**** PROVIDED DATA ****

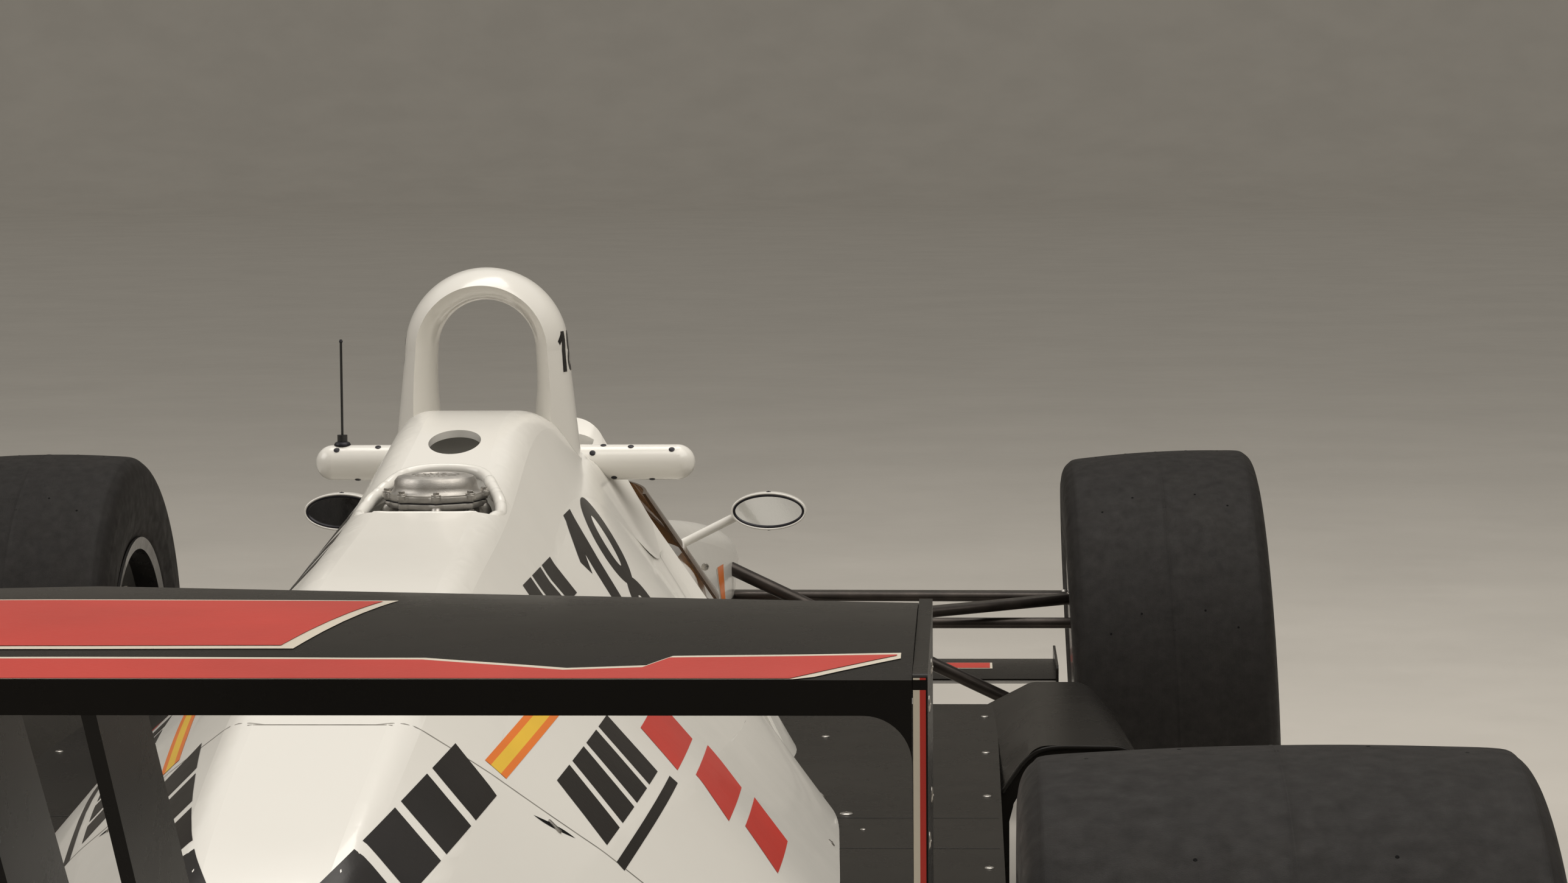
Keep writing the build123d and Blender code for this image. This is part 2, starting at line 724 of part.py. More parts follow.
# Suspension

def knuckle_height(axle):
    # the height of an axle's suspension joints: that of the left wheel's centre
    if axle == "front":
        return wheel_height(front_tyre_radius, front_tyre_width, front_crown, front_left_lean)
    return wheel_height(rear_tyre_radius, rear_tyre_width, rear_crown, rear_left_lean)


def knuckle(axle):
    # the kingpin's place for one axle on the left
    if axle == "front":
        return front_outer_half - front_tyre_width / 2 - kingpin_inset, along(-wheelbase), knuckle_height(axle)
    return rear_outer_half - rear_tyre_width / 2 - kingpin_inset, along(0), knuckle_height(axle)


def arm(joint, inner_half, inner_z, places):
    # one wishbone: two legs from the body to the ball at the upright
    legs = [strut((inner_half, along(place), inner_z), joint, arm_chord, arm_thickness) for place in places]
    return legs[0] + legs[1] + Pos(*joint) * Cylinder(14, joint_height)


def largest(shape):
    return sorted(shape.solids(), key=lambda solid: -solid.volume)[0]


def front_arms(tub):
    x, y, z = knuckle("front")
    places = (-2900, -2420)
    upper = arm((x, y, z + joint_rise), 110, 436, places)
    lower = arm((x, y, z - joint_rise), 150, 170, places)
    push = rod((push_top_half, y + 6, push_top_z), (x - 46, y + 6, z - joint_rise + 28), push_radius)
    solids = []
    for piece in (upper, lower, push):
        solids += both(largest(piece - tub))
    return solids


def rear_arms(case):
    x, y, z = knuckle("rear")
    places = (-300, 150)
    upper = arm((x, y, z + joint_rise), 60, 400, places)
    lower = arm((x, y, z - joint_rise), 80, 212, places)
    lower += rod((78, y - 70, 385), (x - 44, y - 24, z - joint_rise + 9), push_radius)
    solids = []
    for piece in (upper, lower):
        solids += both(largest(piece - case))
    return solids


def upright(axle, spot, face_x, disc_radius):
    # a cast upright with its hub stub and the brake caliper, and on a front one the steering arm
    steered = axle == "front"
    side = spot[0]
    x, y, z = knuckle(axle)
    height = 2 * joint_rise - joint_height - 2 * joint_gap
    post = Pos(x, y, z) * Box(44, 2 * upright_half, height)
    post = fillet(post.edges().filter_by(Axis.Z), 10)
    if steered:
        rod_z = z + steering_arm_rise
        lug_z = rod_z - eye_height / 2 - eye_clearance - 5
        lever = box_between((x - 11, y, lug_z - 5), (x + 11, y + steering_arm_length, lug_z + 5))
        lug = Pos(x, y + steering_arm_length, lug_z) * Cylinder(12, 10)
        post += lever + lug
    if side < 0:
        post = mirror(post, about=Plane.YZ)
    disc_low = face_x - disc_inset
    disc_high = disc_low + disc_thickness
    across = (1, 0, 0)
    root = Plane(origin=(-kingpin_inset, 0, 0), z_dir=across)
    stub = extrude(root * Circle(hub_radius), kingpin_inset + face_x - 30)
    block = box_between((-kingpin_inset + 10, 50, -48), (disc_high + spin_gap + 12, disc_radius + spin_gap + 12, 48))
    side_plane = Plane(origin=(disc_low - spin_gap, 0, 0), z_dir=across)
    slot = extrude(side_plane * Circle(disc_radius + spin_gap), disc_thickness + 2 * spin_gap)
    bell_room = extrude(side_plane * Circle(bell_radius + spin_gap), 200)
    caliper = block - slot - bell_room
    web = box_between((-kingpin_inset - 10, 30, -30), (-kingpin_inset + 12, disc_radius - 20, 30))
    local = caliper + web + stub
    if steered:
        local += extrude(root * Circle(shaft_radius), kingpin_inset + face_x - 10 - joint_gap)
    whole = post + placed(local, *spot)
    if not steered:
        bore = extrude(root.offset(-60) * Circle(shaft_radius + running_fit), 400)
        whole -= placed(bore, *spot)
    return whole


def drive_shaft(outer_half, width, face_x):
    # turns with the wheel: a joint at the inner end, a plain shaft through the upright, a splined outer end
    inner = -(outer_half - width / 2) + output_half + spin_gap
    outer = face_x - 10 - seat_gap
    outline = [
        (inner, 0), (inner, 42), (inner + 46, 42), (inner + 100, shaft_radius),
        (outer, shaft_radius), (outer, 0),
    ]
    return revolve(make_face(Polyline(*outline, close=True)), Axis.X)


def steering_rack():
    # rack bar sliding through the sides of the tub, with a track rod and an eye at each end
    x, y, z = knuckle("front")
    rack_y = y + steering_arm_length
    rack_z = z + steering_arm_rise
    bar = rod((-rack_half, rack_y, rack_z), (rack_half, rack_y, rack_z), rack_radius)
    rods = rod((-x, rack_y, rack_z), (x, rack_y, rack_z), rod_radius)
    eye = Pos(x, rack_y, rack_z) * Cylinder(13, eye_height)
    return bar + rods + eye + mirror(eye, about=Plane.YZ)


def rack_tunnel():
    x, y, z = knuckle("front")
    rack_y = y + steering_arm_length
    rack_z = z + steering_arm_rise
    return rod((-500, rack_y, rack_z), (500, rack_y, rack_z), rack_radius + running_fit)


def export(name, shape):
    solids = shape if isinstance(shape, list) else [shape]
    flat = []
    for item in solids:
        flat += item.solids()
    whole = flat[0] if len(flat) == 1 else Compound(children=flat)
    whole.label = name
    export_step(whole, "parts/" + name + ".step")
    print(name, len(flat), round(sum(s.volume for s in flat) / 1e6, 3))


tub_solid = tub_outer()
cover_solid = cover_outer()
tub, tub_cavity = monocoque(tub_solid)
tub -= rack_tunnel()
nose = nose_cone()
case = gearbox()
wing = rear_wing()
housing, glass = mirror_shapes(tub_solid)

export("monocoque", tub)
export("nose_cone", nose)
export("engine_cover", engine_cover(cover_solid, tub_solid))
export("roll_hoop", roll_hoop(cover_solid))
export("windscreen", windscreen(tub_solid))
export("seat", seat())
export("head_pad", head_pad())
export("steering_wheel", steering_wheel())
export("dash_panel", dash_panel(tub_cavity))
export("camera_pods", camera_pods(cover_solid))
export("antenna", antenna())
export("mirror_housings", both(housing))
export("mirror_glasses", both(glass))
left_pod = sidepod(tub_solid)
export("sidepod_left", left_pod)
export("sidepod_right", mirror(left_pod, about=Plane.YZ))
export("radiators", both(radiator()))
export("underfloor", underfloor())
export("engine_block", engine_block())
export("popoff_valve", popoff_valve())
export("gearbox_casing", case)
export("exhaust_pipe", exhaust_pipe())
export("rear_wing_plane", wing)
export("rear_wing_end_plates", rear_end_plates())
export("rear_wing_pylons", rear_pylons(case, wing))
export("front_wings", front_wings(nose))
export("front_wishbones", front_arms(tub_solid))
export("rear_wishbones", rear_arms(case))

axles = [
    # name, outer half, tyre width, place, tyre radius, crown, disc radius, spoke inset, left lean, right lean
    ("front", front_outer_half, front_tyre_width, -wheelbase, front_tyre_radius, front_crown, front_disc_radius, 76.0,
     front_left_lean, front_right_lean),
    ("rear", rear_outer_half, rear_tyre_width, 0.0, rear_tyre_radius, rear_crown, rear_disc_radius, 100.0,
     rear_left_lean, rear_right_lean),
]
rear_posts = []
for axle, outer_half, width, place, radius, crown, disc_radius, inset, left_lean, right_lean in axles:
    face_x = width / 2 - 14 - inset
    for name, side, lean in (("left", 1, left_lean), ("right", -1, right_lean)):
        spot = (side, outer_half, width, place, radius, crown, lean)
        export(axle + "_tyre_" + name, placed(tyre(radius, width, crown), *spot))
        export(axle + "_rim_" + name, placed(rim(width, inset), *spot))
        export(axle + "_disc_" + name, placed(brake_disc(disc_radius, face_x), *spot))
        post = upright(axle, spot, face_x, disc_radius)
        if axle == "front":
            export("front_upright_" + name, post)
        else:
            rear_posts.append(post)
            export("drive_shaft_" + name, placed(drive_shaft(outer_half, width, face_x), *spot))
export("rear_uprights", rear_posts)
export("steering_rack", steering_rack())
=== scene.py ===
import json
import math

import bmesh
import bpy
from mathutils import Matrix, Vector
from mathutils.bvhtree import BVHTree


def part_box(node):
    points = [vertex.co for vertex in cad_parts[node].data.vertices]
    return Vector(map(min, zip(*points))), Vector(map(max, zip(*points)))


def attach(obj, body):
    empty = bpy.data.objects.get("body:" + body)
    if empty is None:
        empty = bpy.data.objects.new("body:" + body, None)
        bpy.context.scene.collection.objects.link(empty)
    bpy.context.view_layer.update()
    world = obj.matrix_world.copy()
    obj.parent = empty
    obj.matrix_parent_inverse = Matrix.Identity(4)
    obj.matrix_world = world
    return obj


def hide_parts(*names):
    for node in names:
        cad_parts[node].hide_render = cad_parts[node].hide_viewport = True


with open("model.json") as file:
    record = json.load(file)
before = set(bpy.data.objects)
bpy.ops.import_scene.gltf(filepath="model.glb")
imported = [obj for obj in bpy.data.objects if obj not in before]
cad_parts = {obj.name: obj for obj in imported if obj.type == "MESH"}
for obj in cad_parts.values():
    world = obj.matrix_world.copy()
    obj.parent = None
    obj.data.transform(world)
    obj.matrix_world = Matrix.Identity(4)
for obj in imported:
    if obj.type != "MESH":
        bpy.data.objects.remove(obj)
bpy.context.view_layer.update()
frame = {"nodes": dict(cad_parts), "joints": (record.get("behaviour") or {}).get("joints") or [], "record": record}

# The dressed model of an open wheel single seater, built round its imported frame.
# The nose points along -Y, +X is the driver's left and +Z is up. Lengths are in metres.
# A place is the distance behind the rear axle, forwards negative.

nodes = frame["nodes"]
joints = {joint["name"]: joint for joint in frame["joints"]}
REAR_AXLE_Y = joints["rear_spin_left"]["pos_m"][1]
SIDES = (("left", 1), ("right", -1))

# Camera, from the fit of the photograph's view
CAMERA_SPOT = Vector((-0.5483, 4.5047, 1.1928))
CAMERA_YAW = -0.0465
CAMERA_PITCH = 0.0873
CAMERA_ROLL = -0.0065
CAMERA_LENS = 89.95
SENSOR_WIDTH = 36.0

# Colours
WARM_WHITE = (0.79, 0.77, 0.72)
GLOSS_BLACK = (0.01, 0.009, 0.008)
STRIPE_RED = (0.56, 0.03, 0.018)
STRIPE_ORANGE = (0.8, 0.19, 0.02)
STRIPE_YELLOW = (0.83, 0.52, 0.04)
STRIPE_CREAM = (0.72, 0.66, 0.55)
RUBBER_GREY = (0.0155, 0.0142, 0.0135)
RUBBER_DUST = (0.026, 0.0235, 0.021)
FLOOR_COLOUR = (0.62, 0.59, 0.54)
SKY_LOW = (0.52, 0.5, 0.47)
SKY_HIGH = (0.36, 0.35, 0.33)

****

Within the listing above, locate the line containing "placed(brake_disc(disc_radius, face_x), *spot))" and the line containing "points = [vertex.co". Reproduce those two lines and all lines between them exactly, with nothing added.

        export(axle + "_disc_" + name, placed(brake_disc(disc_radius, face_x), *spot))
        post = upright(axle, spot, face_x, disc_radius)
        if axle == "front":
            export("front_upright_" + name, post)
        else:
            rear_posts.append(post)
            export("drive_shaft_" + name, placed(drive_shaft(outer_half, width, face_x), *spot))
export("rear_uprights", rear_posts)
export("steering_rack", steering_rack())
=== scene.py ===
import json
import math

import bmesh
import bpy
from mathutils import Matrix, Vector
from mathutils.bvhtree import BVHTree


def part_box(node):
    points = [vertex.co for vertex in cad_parts[node].data.vertices]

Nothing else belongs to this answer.